# Mobile pressure washing



## Base Painters (Apr 1, 2008)

We are putting a bid together to paint a large structure in Denver. Need to get a hold of a trailer with a water tank and PWer. Is there anyone here in Denver with a self contained trailer with a large tank, over 300gallons???


----------



## RCP (Apr 18, 2007)

Hopefully Pressurepros will check in soon. You might want to check here.


----------



## PressurePros (May 6, 2007)

Are you looking for a sub to do this portion or do you need the unit for your own people?

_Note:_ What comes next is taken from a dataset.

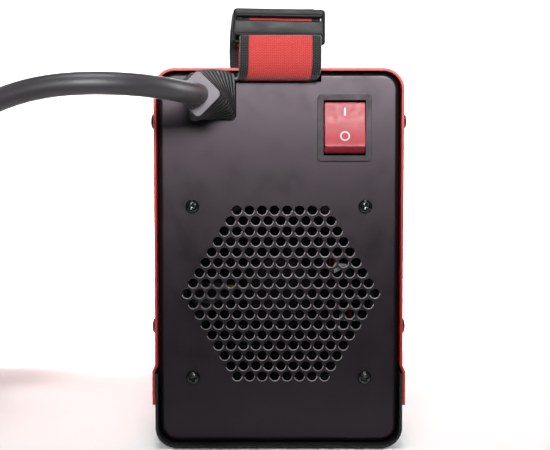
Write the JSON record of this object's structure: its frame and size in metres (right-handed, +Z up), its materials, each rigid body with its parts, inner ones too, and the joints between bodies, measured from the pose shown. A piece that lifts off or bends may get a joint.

edit: I just sent word to a good contractor in Denver to come this way.


----------



## Base Painters (Apr 1, 2008)

Need a unit to rent.


----------



## PressurePros (May 6, 2007)

Okay, that's a different avenue. The guy I pointed here is Matthew Norman. he may be able to guide you. There are usually pressure washing supply houses that will rent out rigs. Check the YP and Google.


----------



## Base Painters (Apr 1, 2008)

Yes I have gone that avenue. All I can find is tanks on a trailer around 250 gallons. Would like to get something bigger.


----------



## PressurePros (May 6, 2007)

Is there a fire hydrant anywhere near the jobsite?


----------



## Base Painters (Apr 1, 2008)

Not sure right now. The units we can rent come with a 5gpm washer. I was thinking of getting a bigger tank so we don't have to refill so much. If it's industry standard to have a 250 gal tank then I suppose we will make due. Just thinking someone on here would have a bigger tank we could rent.


----------



## PressurePros (May 6, 2007)

I run 125 gallon reserves max and tap water supplies. When I need high volume flow for a commercial job, I rent a hydrant meter.


----------



## johnisimpson (Oct 5, 2007)

We've rented a water truck for a day for a job. It was a bit of overkill but the job called for it. Definitely over 300 gallons! 
By the way, do you do high rise cleanings?


----------



## Base Painters (Apr 1, 2008)

Thanks for the idea. I think we will rent a water truck for sure. Yes we do high rise cleaning and coatings.


----------



## johnisimpson (Oct 5, 2007)

I have yet to do any high rise coatings but kinda stumbled into cleaning from ropes several years ago and loved it. A bit scary at times but always an interesting day of work.

How do you market the service most effectively?


----------



## Base Painters (Apr 1, 2008)

We don't just market power washing. It usually comes with a coating of some sort.


----------